The substance of this letter was an order to assemble the Company's officers at each station, to propose the test to them, and instantly to remove from their corps all such as declined to sign it. They were directed to be sent to such stations as the commanding officer chose, and that they should there receive their allowances until the situation of affairs and the temper of their minds should admit of their being employed with advantage to the state.
This was, it must be recollected, the first public appeal that had been made to the officers of the Company's service by the Government of Madras since the orders of the 1st of May; and it certainly was not of a character calculated to flatter the feelings of those to whom it was addressed. It spoke to their sense of duty, and pride as officers; but in the same breath told them they were not trusted, and that they were to be coerced into order and submission. The high praises that were given in this letter to the fidelity and loyalty of his Majesty's troops were perfectly just; but quite unnecessary, as far as regarded the allegiance and obedience of that part of the service; and could therefore serve no purpose but to exasperate the feelings of the officers of the Company's army. But the mode in which this measure was carried into execution was the most characteristic of the Government by whom it was adopted, and of itself was sufficient to account for its complete failure, and indeed to make it very doubtful if it ever was wished or intended that it should succeed.
No previous effort whatever was made to dispose the minds of the senior and more reflecting part of the Company's officers in favour of this measure, though such a step (which could have been adopted in many ways without the slightest hazard) seemed essential to its success.
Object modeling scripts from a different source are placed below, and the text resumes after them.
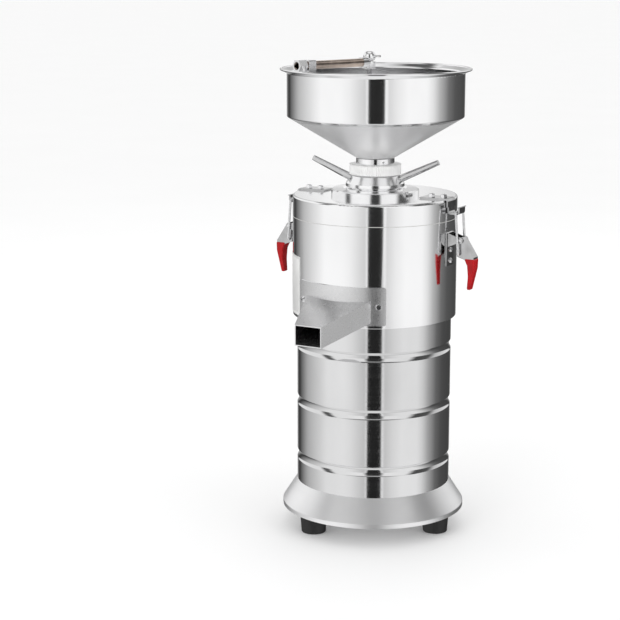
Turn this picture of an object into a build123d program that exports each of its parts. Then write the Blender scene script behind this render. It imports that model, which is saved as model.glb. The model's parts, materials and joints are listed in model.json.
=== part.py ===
"""Upright stone mill for peanut butter, in millimetres.

A motor in a round housing turns the lower of two grinding stones. The upper stone hangs from a
feed sleeve that a nut with two handles raises and lowers, and the hopper stands on that sleeve.
The paste leaves through a spout in front. Two toggle latches hold the lid down.

The origin is on the machine's axis at floor level. +Z is up and the spout points to -Y.
"""
import os
from math import cos, radians, sin, sqrt

from build123d import *

os.makedirs("parts", exist_ok=True)

# Fits and clearances
run_fit = 0.05  # radial clearance of what turns or slides in its bore
seat_fit = 0.02  # radial clearance of what is pressed, screwed or welded in place
lap_gap = 0.15  # clearance between sheets that lap each other
pass_gap = 0.4  # clearance between faces that move past each other
thrust_gap = 0.2  # axial clearance under a turning shoulder

# Sheet metal
sheet = 1.2
chamber_sheet = 1.5

# Rubber feet and base
foot_count = 3
foot_height = 26.6
foot_inset = 26.0  # of a foot's middle from the skirt's lip
foot_top_r = 17.0
foot_bottom_r = 15.0
foot_screw_r = 2.5
foot_screw_grip = 14.0
screw_head_r = 5.0
screw_head_height = 3.0
skirt_flare = 18.0  # of the skirt's lip past the motor housing
skirt_lip_height = 5.1
skirt_cone_height = 28.0
skirt_flange_width = 8.0
skirt_collar_height = 12.0
base_plate_thickness = 2.0
vent_count = 12
vent_inner_r = 24.0
vent_length = 34.0
vent_width = 5.0

# Motor housing
motor_inset = 5.5  # of the motor housing's wall from the chamber's
motor_housing_height = 210.0
groove_count = 3
groove_first = 32.7
groove_pitch = 70.5
groove_width = 12.0
groove_depth = 2.0

# Grinding chamber, lid and lid boss
chamber_r = 100.5
chamber_height = 122.0
chamber_flange_width = 15.0
floor_thickness = 6.0
seal_boss_r = 22.0
seal_boss_height = 15.0
seal_r = 16.0
seal_height = 7.0
gasket_thickness = 0.8
lid_height = 25.5
lid_edge_r = 2.5
boss_r = 53.5
boss_height = 8.5
boss_spigot_r = 36.0
boss_spigot_depth = 13.0

# Motor
core_inset = 27.0  # of the core from the motor housing's wall
core_bore_r = 38.0
core_length = 85.0
core_slots = 24
slot_width = 4.0
slot_depth = 18.0
core_drop = 46.0  # from the chamber floor down to the core's top face
air_gap = 0.5
winding_outer_inset = 7.0
winding_height = 20.0
winding_inner_inset = 5.0
shield_wall = 8.0
shield_lap = 8.0
shield_plate = 8.0
shield_ledge = 4.0
tie_rod_count = 4
tie_rod_r = 2.0
bearing_r = 23.5
bearing_width = 14.0
bearing_bore_r = 10.0
shaft_middle_r = 12.0
shaft_seal_r = 9.0
shaft_top_r = 8.0
fan_inset = 10.0  # of the fan's tips from the core's rim
fan_height = 14.0
fan_blades = 7
fan_blade = 2.0
fan_hub_r = 14.0
fan_gap = 6.0
capacitor_r = 14.0
capacitor_length = 70.0
capacitor_offset = 45.0

# Grinding stones and what carries them
stone_r = 50.0
stone_thickness = 18.0
stone_gap = 0.6
stone_furrows = 12
furrow_width = 3.0
furrow_depth = 1.5
lower_stone_bore_r = 20.0
holder_r = 48.0
holder_thickness = 9.0
holder_hub_height = 4.0
holder_spigot_height = 5.0
shaft_nut_width = 24.0
shaft_nut_height = 8.0
sleeve_r = 23.0
sleeve_bore_r = 20.5
sleeve_flange_thickness = 6.0

# Adjusting nut, handles and collar ring
nut_thread_r = 30.0
nut_thread_length = 15.0
nut_lift = 1.0
hub_foot_r = 36.0
hub_top_r = 29.0
hub_height = 15.5
hub_foot_height = 4.5
retaining_ring_r = 27.0
retaining_ring_thickness = 2.0
handle_root_r = 4.5
handle_tip_r = 3.3
handle_length = 53.0
handle_depth = 5.0
handle_tilt = 24.6
handle_height = 10.0  # of its axis above the hub's foot, where it enters the hub
handle_bearing = 10.0
collar_r = 31.5
collar_height = 12.0
collar_round = 2.5
collar_lip = 2.0

# Hopper
neck_r = 23.4
neck_height = 8.5
outlet_r = 20.0
outlet_depth = 20.0
hopper_r = 107.5
hopper_cone_height = 49.5
hopper_wall_height = 52.0
lip_reach = 7.5
lip_rise = 4.3
lip_bead_r = 1.4
neck_screw_bearing = 325.0
neck_screw_r = 2.0
neck_screw_length = 6.0
neck_screw_above = 3.0  # of its axis above the neck ring's foot

# Water pipe and tap on the hopper's rim
pipe_bearing = 250.0
pipe_r = 5.0
pipe_bore_r = 4.0
pipe_above_rim = 8.5
tap_offset = 11.0
tap_body_r = 7.5
tap_body_height = 9.0
tap_below_pipe = 7.8
tap_boss_r = 6.4
tap_boss_reach = 14.0
tap_outlet_r = 2.9
tap_outlet_bore_r = 1.9
tap_outlet_length = 10.0
tap_stem_r = 2.0
tap_stem_length = 6.0
knob_r = 7.2
knob_height = 11.5
knob_lever_r = 1.3
knob_lever_length = 15.0
knob_lever_turn = 107.0
clamp_width = 14.0
clamp_inner_reach = 5.0
clamp_leg = 5.5
clamp_above_pipe = 6.2
clamp_outer_inset = 2.0
pipe_nut_width = 13.0
pipe_nut_length = 11.5
pipe_nut_lap = 4.0
inlet_bore_r = 4.6

# Catches on the lid, one above each latch
catch_length = 34.5  # of the strip on the lid, in from the chamber's wall
catch_width = 22.0
hook_width = 16.0
catch_thickness = 2.0
catch_bend = 3.0
catch_screw_pitch = 16.0
catch_screw_first = 10.0
catch_screw_r = 2.0
catch_screw_head_r = 4.4
catch_screw_head = 3.4
catch_screw_length = 9.0
hook_drop = 15.0  # from the lid's top to the trough's floor
hook_lip = 6.5

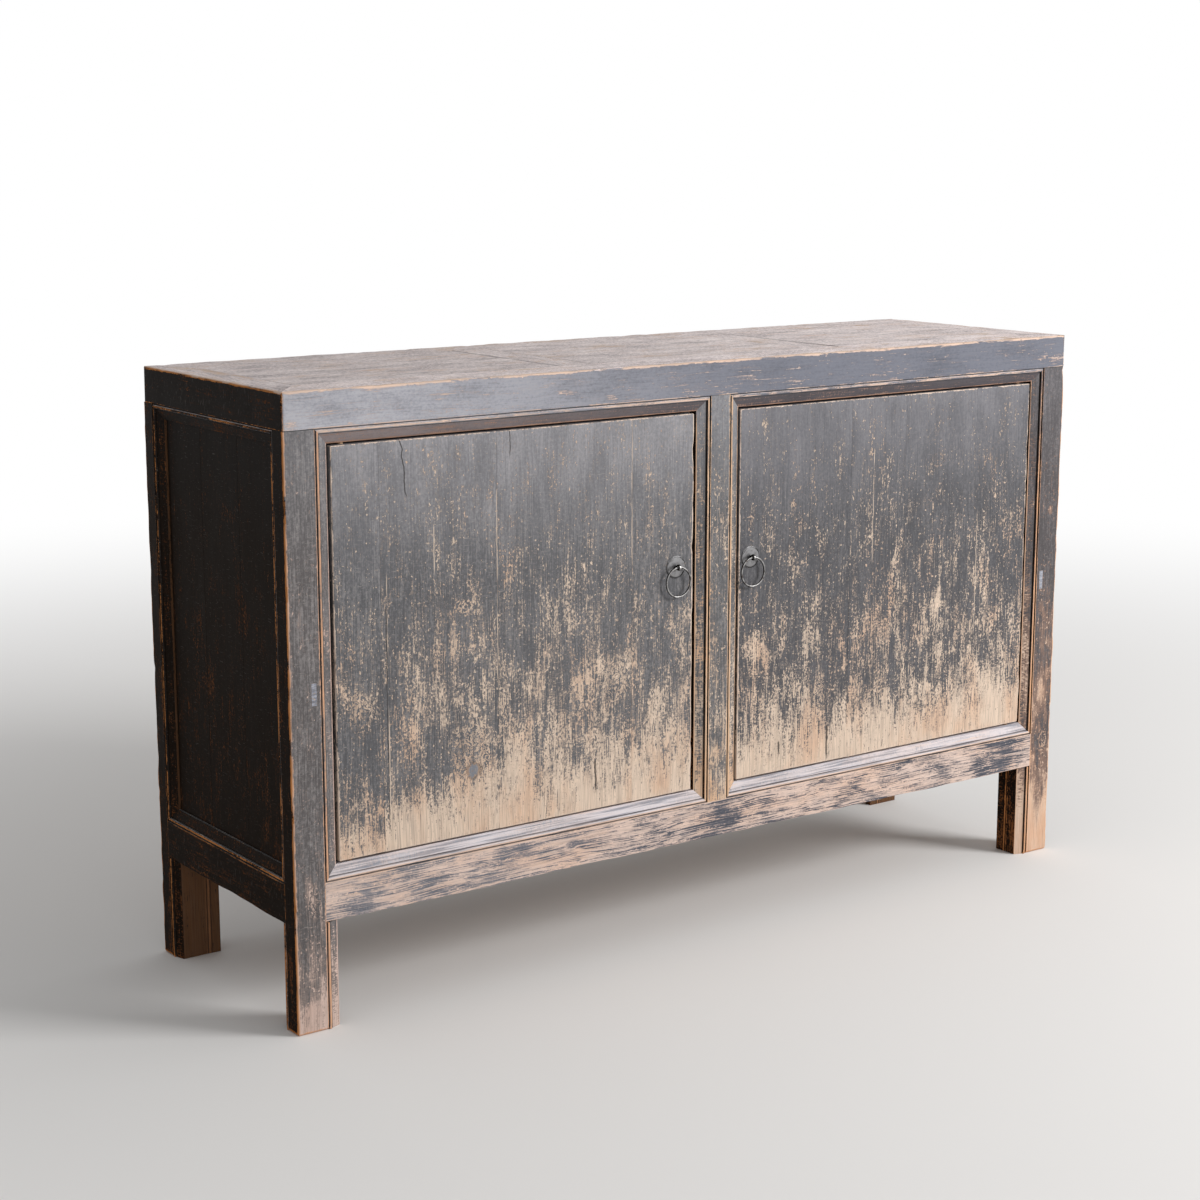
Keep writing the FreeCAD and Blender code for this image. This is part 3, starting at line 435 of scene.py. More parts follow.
@dataclass(frozen=True)
class WornLacquer:
    """Black lacquer rubbed through to the wood, more so towards the floor and along the arrises."""

    name: str
    grain: Axis
    tide: tuple[tuple[float, float], ...]
    lacquer: Colour = srgb(80, 79, 81)
    # The colour that the lacquer goes to higher up, and the heights where it starts and is full: partly
    # real bloom, partly painted sheen.
    bloom: Colour = srgb(122, 122, 128)
    bloom_and_sheen_low: float = 600.0
    bloom_and_sheen_high: float = 800.0
    thin: Colour = srgb(122, 112, 106)
    haze: Colour = srgb(188, 182, 180)
    wood: Colour = srgb(207, 187, 167)
    warm: Colour = srgb(205, 168, 140)
    arris: Colour = srgb(214, 186, 166)
    chalk: Colour = srgb(206, 200, 204)
    slate: Colour = srgb(132, 134, 144)
    chalk_low: float = 0.0
    chalk_high: float = 0.0
    dark_grain: Colour = srgb(112, 92, 78)
    shadow: Colour = srgb(30, 25, 23)
    scratch: Colour = srgb(168, 160, 154)
    knot_core: Colour = srgb(118, 122, 130)
    # Painted light and shade that changes from left to right: what the finish is multiplied by at either
    # side, and where the change starts and ends.
    left_tint: Colour = (1.0, 1.0, 1.0)
    right_tint: Colour = (1.0, 1.0, 1.0)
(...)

A short and peremptory summons was sent to every Company's officer of the garrison of Fort St. George, to attend at the quarters of Colonel Conran, the commanding officer. That officer read the circular letter to which I have alluded to the astonished officers whom he had assembled; and then, presenting the test, informed them they must either sign immediately, or go to Pulicat, the place fixed for their banishment. Can any man the least acquainted with the human mind be surprised, that an almost general and indignant rejection was the result of such a proceeding? Five regimental officers only could be prevailed upon to sign it at this meeting; and the remainder were immediately sent to Pulicat[19]. At the Mount the rejection was still more general. Colonel Hare had the day before removed his tents across the bridge of Marmalon, where all the officers were summoned at an equally short notice. When Colonel Hare read the circular letter, presented the test for signature, and told them that those who refused their signature would not be allowed to return to camp, they refused with one general sentiment of indignation at the manner in which they had been treated, and were immediately separated from their corps[20].
The test was signed by all the staff-officers at the Presidency, and by some officers who were there on leave: at Trichinopoly twenty-two signed it, but few others at any other station of the army. In short, the whole number of signatures did not amount to one hundred out of about one thousand two hundred, which is near the number of officers on the coast establishment in India.
The almost total failure of this expedient (if it ever was intended to reclaim or fix any officers in the Company's service to their duty,) will not surprise any man the least acquainted with human nature, and with the temper of those to whom the measure was proposed. Those officers, who had never departed from their duty in thought, word, or deed, felt this test, which was a mere repetition of the obligation of their commission, as at least an act of supererogation; and it was painful, as it had a taint of suspicion in it. Others, who were in some degree pledged to support their brother officers, conceived that this was an indirect mode of obtaining their individual pledges to act against them; and concluded, from its being proposed, that every hope of an amnesty was at an end[21]; whilst the more violent only saw in it the pursuit of plans which banished every expectation from their minds of obtaining personal security, much less the object they had in view, through any means but successful resistance.
The most moderate among these officers argued, that no opportunity whatever had been given to the Company's army of retrieving itself; and, guilty as it might have been, they said the memory of its former fame merited some consideration; and an appeal to its loyalty and duty, combined with an act of amnesty, would, they thought, if it had been made to the officers of the Company's army with that confidence which inspires attachment, have secured the fidelity of a great part of them: and if it had been possible for Government to have gone further, and to have promised, "that in the event of the conduct of the army meriting such favour, they would recommend the case of the officers who had been suspended to the indulgent consideration of the Court of Directors[22]," they were confident all would have been reclaimed to their duty. But had efforts so worthy, in their opinion, of the clemency and greatness of Government failed in bringing all to reason, they would have acted with the most ardent zeal against men whom they should in such event not only have considered as rebels to their country, but as destroyers of the reputation of the army to which they belonged. There can be no doubt these were the sentiments of many respectable officers of rank and influence: and had Government adopted, on the 26th of July, any such measures of conciliation, it would have been completely successful; and not only the hazard of a contest, but all those disastrous consequences which were certain to be the inevitable consequence of complete success, would have been avoided. And can there be a doubt in the mind of any rational being but it might have taken such a line, at the very moment that which has been described was adopted, without any substantial sacrifice of either its strength or dignity, and certainly with the greatest benefit to the interests of the British nation in India?
The measure that was taken was supposed, by almost all the discontented, to be a completion of that design which the Government of Fort St. George had from the first (they conceived) entertained, of relying solely on the King's troops; and they concluded, from the substance as well as the mode in which the step taken on the 26th of July was carried into execution, that the Company's military establishment on the coast was meant to be destroyed at the first blow; and all were therefore included in one general mass, as fit objects of suspicion and disgrace.